→ **DATA EXTRACT**:
----------

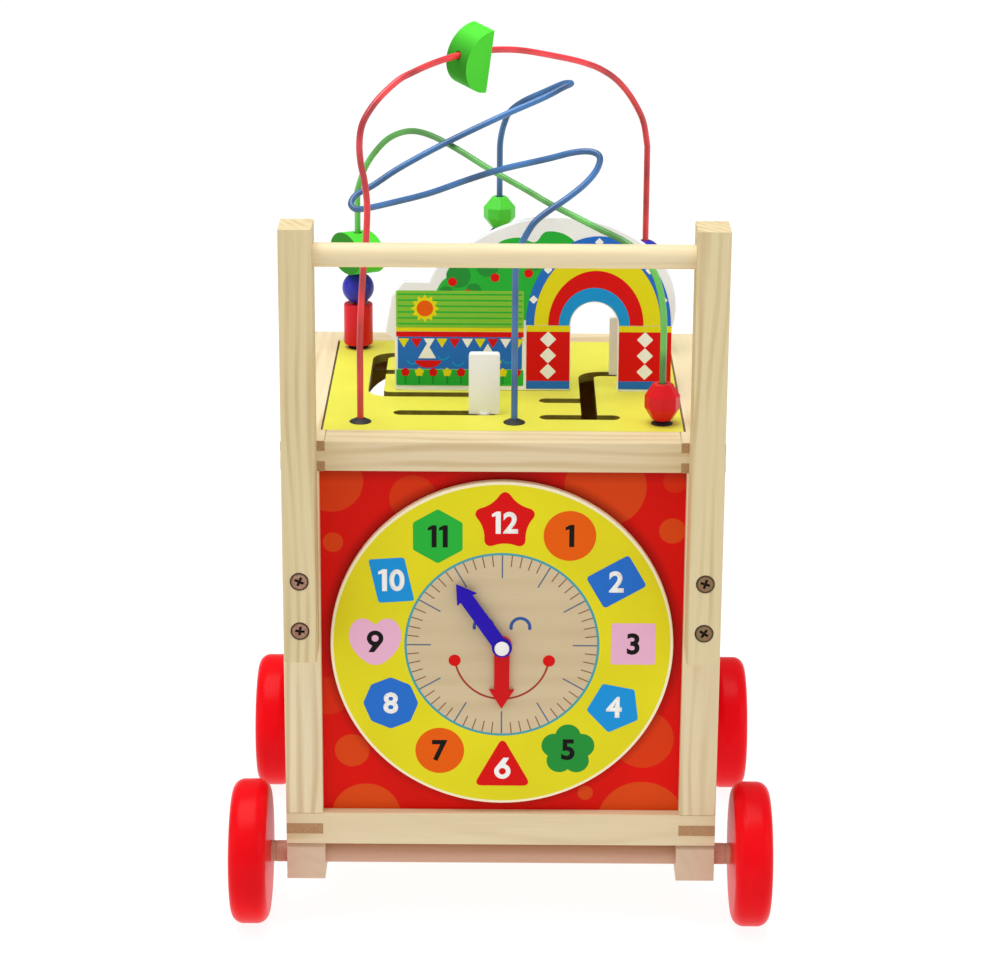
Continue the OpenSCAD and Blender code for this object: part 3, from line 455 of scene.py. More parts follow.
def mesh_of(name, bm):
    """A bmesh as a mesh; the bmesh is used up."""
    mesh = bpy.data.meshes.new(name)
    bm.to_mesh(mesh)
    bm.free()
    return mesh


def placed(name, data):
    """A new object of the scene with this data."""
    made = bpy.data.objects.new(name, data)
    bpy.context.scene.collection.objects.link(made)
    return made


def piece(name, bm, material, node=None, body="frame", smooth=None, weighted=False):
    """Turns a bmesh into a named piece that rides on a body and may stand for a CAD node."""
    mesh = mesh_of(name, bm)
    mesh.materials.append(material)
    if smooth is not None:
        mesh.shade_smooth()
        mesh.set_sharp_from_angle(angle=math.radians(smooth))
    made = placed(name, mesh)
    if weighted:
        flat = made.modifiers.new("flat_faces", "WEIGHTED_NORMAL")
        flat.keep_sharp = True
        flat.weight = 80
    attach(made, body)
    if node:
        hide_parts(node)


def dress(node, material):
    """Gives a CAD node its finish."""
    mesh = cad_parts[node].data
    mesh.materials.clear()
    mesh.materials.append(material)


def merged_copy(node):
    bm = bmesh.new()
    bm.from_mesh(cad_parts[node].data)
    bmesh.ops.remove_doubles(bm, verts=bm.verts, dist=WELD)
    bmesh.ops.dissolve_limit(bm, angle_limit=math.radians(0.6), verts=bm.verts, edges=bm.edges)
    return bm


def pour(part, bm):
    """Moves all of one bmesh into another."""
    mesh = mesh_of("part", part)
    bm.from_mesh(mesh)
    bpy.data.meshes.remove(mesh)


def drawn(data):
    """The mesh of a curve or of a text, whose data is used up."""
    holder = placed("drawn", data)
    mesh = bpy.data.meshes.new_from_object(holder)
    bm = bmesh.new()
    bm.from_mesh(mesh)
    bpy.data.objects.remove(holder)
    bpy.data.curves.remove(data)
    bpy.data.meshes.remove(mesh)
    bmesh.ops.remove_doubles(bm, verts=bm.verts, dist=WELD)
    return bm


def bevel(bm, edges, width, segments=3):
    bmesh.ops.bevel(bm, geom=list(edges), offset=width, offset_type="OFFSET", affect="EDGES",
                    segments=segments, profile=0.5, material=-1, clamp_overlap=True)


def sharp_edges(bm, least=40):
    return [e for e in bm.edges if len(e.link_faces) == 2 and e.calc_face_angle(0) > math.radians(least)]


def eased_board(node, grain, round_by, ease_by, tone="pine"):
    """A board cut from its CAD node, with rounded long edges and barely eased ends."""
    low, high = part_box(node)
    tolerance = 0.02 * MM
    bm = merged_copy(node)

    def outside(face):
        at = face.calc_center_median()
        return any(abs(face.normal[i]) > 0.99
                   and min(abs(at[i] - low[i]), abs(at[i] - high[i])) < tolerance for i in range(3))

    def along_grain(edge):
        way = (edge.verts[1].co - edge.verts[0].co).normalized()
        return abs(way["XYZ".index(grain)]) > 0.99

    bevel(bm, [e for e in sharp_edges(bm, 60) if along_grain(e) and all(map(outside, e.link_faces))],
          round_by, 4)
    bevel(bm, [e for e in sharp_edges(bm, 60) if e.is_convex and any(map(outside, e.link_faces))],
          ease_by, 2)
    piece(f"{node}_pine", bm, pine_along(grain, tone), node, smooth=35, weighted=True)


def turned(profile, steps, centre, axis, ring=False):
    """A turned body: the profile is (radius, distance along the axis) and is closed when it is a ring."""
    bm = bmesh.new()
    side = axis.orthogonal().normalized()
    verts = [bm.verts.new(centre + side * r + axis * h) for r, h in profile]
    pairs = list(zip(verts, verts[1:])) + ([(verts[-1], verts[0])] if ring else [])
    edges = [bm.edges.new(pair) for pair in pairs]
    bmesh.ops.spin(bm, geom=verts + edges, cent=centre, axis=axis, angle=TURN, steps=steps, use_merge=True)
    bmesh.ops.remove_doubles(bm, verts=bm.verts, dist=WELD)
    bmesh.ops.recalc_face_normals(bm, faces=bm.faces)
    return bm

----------

→ **WORK INSTRUCTIONS**: Reproduce the material verbatim, line by line.

→ **OUTPUT OF THE TASK**:
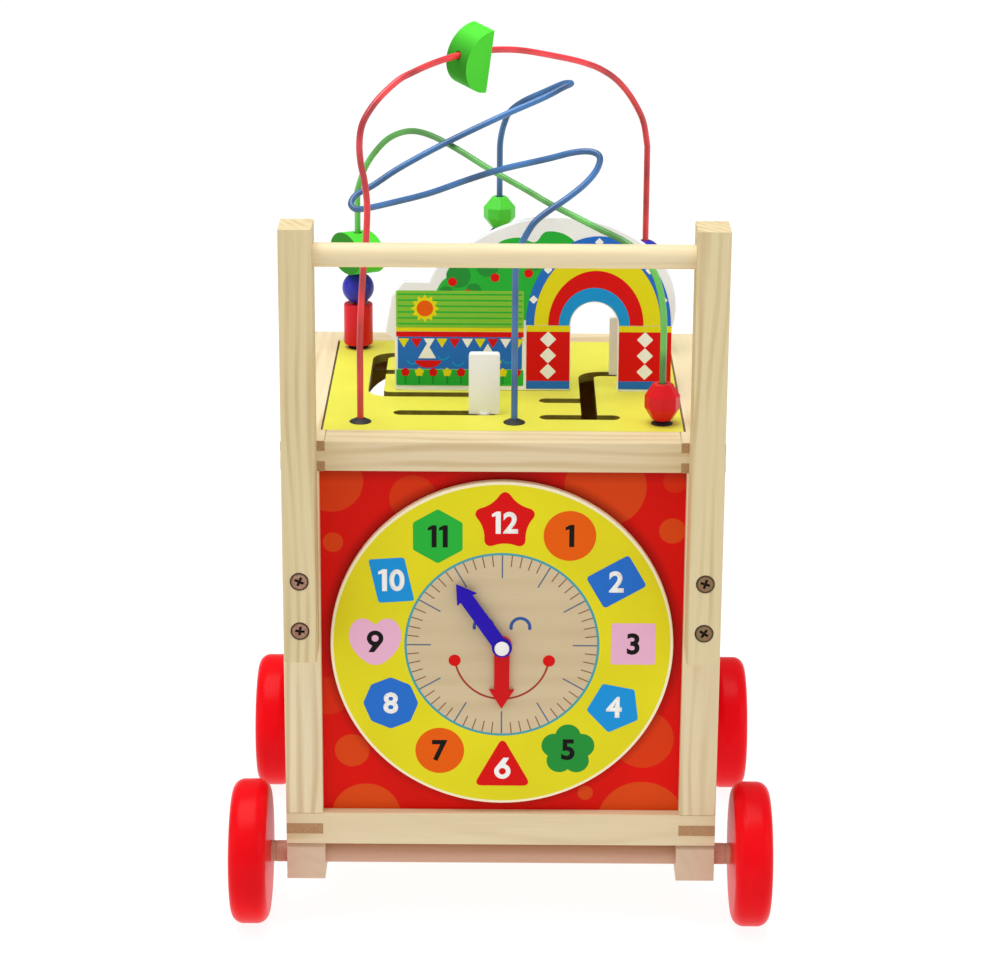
Continue the OpenSCAD and Blender code for this object: part 3, from line 455 of scene.py. More parts follow.
def mesh_of(name, bm):
    """A bmesh as a mesh; the bmesh is used up."""
    mesh = bpy.data.meshes.new(name)
    bm.to_mesh(mesh)
    bm.free()
    return mesh


def placed(name, data):
    """A new object of the scene with this data."""
    made = bpy.data.objects.new(name, data)
    bpy.context.scene.collection.objects.link(made)
    return made


def piece(name, bm, material, node=None, body="frame", smooth=None, weighted=False):
    """Turns a bmesh into a named piece that rides on a body and may stand for a CAD node."""
    mesh = mesh_of(name, bm)
    mesh.materials.append(material)
    if smooth is not None:
        mesh.shade_smooth()
        mesh.set_sharp_from_angle(angle=math.radians(smooth))
    made = placed(name, mesh)
    if weighted:
        flat = made.modifiers.new("flat_faces", "WEIGHTED_NORMAL")
        flat.keep_sharp = True
        flat.weight = 80
    attach(made, body)
    if node:
        hide_parts(node)


def dress(node, material):
    """Gives a CAD node its finish."""
    mesh = cad_parts[node].data
    mesh.materials.clear()
    mesh.materials.append(material)


def merged_copy(node):
    bm = bmesh.new()
    bm.from_mesh(cad_parts[node].data)
    bmesh.ops.remove_doubles(bm, verts=bm.verts, dist=WELD)
    bmesh.ops.dissolve_limit(bm, angle_limit=math.radians(0.6), verts=bm.verts, edges=bm.edges)
    return bm


def pour(part, bm):
    """Moves all of one bmesh into another."""
    mesh = mesh_of("part", part)
    bm.from_mesh(mesh)
    bpy.data.meshes.remove(mesh)


def drawn(data):
    """The mesh of a curve or of a text, whose data is used up."""
    holder = placed("drawn", data)
    mesh = bpy.data.meshes.new_from_object(holder)
    bm = bmesh.new()
    bm.from_mesh(mesh)
    bpy.data.objects.remove(holder)
    bpy.data.curves.remove(data)
    bpy.data.meshes.remove(mesh)
    bmesh.ops.remove_doubles(bm, verts=bm.verts, dist=WELD)
    return bm


def bevel(bm, edges, width, segments=3):
    bmesh.ops.bevel(bm, geom=list(edges), offset=width, offset_type="OFFSET", affect="EDGES",
                    segments=segments, profile=0.5, material=-1, clamp_overlap=True)


def sharp_edges(bm, least=40):
    return [e for e in bm.edges if len(e.link_faces) == 2 and e.calc_face_angle(0) > math.radians(least)]


def eased_board(node, grain, round_by, ease_by, tone="pine"):
    """A board cut from its CAD node, with rounded long edges and barely eased ends."""
    low, high = part_box(node)
    tolerance = 0.02 * MM
    bm = merged_copy(node)

    def outside(face):
        at = face.calc_center_median()
        return any(abs(face.normal[i]) > 0.99
                   and min(abs(at[i] - low[i]), abs(at[i] - high[i])) < tolerance for i in range(3))

    def along_grain(edge):
        way = (edge.verts[1].co - edge.verts[0].co).normalized()
        return abs(way["XYZ".index(grain)]) > 0.99

    bevel(bm, [e for e in sharp_edges(bm, 60) if along_grain(e) and all(map(outside, e.link_faces))],
          round_by, 4)
    bevel(bm, [e for e in sharp_edges(bm, 60) if e.is_convex and any(map(outside, e.link_faces))],
          ease_by, 2)
    piece(f"{node}_pine", bm, pine_along(grain, tone), node, smooth=35, weighted=True)


def turned(profile, steps, centre, axis, ring=False):
    """A turned body: the profile is (radius, distance along the axis) and is closed when it is a ring."""
    bm = bmesh.new()
    side = axis.orthogonal().normalized()
    verts = [bm.verts.new(centre + side * r + axis * h) for r, h in profile]
    pairs = list(zip(verts, verts[1:])) + ([(verts[-1], verts[0])] if ring else [])
    edges = [bm.edges.new(pair) for pair in pairs]
    bmesh.ops.spin(bm, geom=verts + edges, cent=centre, axis=axis, angle=TURN, steps=steps, use_merge=True)
    bmesh.ops.remove_doubles(bm, verts=bm.verts, dist=WELD)
    bmesh.ops.recalc_face_normals(bm, faces=bm.faces)
    return bm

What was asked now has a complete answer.